Reproduce each line of the material precisely.
++++
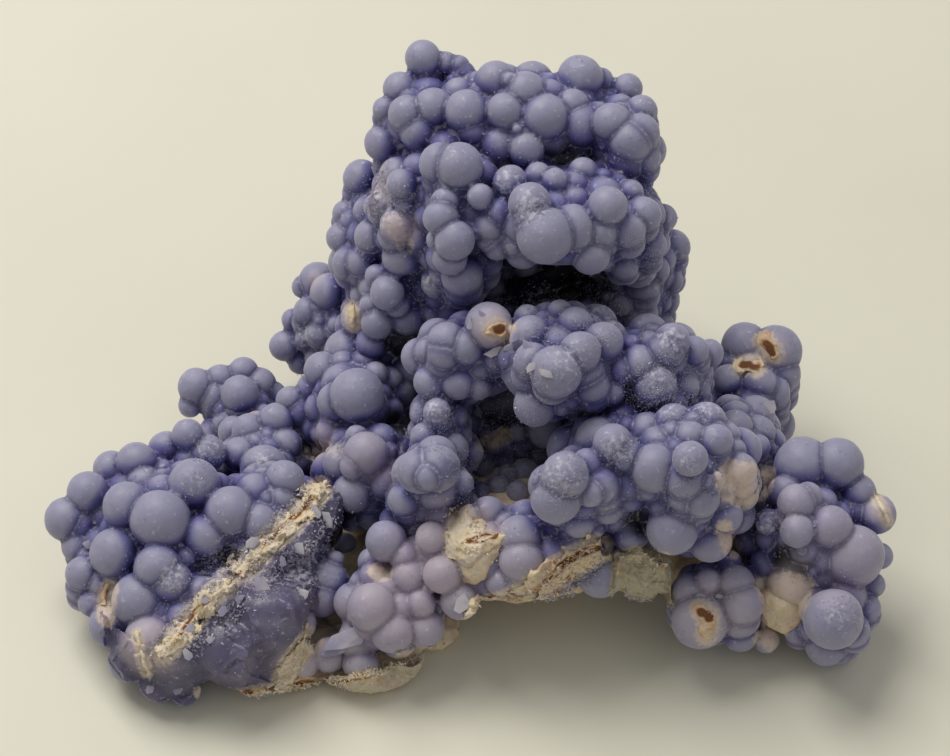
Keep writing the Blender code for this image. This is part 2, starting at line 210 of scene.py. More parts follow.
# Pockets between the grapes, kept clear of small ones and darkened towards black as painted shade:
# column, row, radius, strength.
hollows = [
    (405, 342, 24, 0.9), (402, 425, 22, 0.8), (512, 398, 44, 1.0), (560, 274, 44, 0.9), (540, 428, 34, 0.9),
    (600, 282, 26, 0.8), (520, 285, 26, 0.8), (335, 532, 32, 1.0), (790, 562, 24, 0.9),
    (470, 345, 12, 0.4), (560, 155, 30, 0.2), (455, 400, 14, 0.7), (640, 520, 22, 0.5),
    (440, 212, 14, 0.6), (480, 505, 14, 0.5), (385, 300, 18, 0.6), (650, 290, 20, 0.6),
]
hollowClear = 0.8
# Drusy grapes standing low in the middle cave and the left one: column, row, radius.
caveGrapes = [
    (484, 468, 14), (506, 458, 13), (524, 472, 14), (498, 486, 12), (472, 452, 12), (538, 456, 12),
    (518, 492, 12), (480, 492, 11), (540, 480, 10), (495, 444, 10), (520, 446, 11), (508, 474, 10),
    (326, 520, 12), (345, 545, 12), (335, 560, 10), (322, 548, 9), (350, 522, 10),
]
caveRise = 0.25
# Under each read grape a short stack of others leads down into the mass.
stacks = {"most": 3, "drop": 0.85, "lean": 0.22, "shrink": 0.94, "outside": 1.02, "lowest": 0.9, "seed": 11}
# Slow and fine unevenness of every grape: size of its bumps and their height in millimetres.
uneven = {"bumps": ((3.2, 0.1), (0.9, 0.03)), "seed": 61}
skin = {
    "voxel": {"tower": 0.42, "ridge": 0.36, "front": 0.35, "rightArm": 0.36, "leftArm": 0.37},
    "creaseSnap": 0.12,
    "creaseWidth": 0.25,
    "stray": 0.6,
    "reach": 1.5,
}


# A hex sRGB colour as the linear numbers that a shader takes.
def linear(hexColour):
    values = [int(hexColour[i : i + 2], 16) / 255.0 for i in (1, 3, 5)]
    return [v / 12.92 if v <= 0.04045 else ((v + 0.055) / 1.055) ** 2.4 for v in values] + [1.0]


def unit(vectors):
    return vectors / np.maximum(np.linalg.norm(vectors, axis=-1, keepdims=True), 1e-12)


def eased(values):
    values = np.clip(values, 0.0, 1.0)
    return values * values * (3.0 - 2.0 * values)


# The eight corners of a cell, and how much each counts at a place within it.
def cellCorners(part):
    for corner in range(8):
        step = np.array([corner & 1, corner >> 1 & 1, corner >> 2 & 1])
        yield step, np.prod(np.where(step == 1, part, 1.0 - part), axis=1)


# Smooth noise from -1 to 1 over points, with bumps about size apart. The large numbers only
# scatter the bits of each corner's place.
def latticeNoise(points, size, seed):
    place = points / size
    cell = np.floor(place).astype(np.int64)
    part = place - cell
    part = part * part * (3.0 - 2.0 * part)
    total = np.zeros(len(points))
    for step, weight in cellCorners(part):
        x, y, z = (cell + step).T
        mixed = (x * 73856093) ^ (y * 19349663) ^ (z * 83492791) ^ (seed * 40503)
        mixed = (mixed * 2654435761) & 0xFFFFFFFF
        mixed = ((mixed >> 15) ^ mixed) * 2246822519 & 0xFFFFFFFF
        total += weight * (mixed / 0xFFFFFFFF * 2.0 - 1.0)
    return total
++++
The output
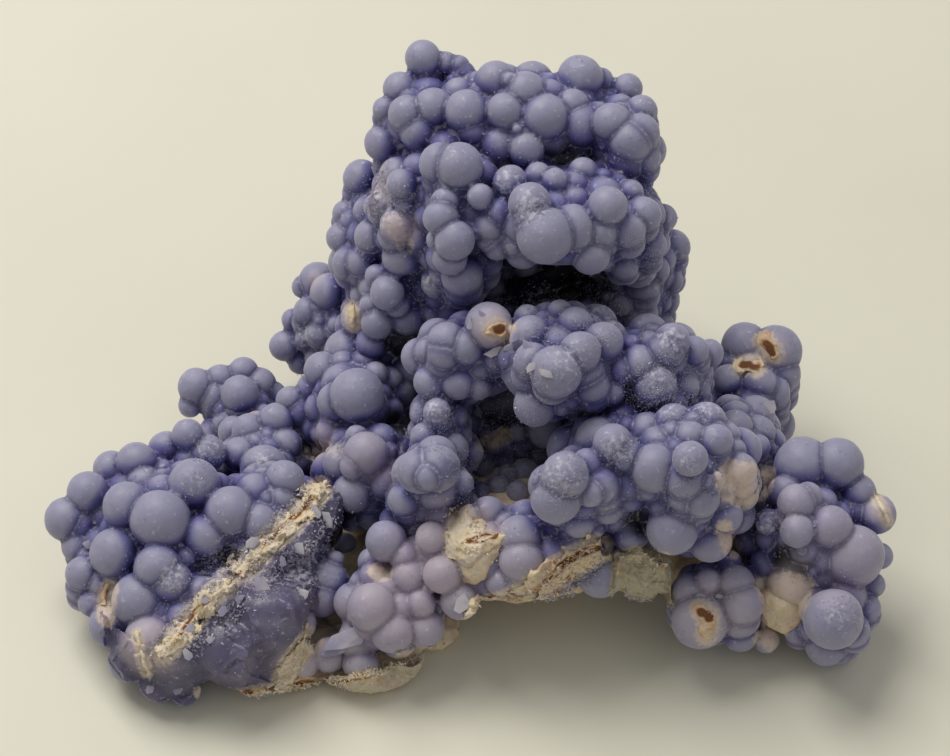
Keep writing the Blender code for this image. This is part 2, starting at line 210 of scene.py. More parts follow.
# Pockets between the grapes, kept clear of small ones and darkened towards black as painted shade:
# column, row, radius, strength.
hollows = [
    (405, 342, 24, 0.9), (402, 425, 22, 0.8), (512, 398, 44, 1.0), (560, 274, 44, 0.9), (540, 428, 34, 0.9),
    (600, 282, 26, 0.8), (520, 285, 26, 0.8), (335, 532, 32, 1.0), (790, 562, 24, 0.9),
    (470, 345, 12, 0.4), (560, 155, 30, 0.2), (455, 400, 14, 0.7), (640, 520, 22, 0.5),
    (440, 212, 14, 0.6), (480, 505, 14, 0.5), (385, 300, 18, 0.6), (650, 290, 20, 0.6),
]
hollowClear = 0.8
# Drusy grapes standing low in the middle cave and the left one: column, row, radius.
caveGrapes = [
    (484, 468, 14), (506, 458, 13), (524, 472, 14), (498, 486, 12), (472, 452, 12), (538, 456, 12),
    (518, 492, 12), (480, 492, 11), (540, 480, 10), (495, 444, 10), (520, 446, 11), (508, 474, 10),
    (326, 520, 12), (345, 545, 12), (335, 560, 10), (322, 548, 9), (350, 522, 10),
]
caveRise = 0.25
# Under each read grape a short stack of others leads down into the mass.
stacks = {"most": 3, "drop": 0.85, "lean": 0.22, "shrink": 0.94, "outside": 1.02, "lowest": 0.9, "seed": 11}
# Slow and fine unevenness of every grape: size of its bumps and their height in millimetres.
uneven = {"bumps": ((3.2, 0.1), (0.9, 0.03)), "seed": 61}
skin = {
    "voxel": {"tower": 0.42, "ridge": 0.36, "front": 0.35, "rightArm": 0.36, "leftArm": 0.37},
    "creaseSnap": 0.12,
    "creaseWidth": 0.25,
    "stray": 0.6,
    "reach": 1.5,
}


# A hex sRGB colour as the linear numbers that a shader takes.
def linear(hexColour):
    values = [int(hexColour[i : i + 2], 16) / 255.0 for i in (1, 3, 5)]
    return [v / 12.92 if v <= 0.04045 else ((v + 0.055) / 1.055) ** 2.4 for v in values] + [1.0]


def unit(vectors):
    return vectors / np.maximum(np.linalg.norm(vectors, axis=-1, keepdims=True), 1e-12)


def eased(values):
    values = np.clip(values, 0.0, 1.0)
    return values * values * (3.0 - 2.0 * values)


# The eight corners of a cell, and how much each counts at a place within it.
def cellCorners(part):
    for corner in range(8):
        step = np.array([corner & 1, corner >> 1 & 1, corner >> 2 & 1])
        yield step, np.prod(np.where(step == 1, part, 1.0 - part), axis=1)


# Smooth noise from -1 to 1 over points, with bumps about size apart. The large numbers only
# scatter the bits of each corner's place.
def latticeNoise(points, size, seed):
    place = points / size
    cell = np.floor(place).astype(np.int64)
    part = place - cell
    part = part * part * (3.0 - 2.0 * part)
    total = np.zeros(len(points))
    for step, weight in cellCorners(part):
        x, y, z = (cell + step).T
        mixed = (x * 73856093) ^ (y * 19349663) ^ (z * 83492791) ^ (seed * 40503)
        mixed = (mixed * 2654435761) & 0xFFFFFFFF
        mixed = ((mixed >> 15) ^ mixed) * 2246822519 & 0xFFFFFFFF
        total += weight * (mixed / 0xFFFFFFFF * 2.0 - 1.0)
    return total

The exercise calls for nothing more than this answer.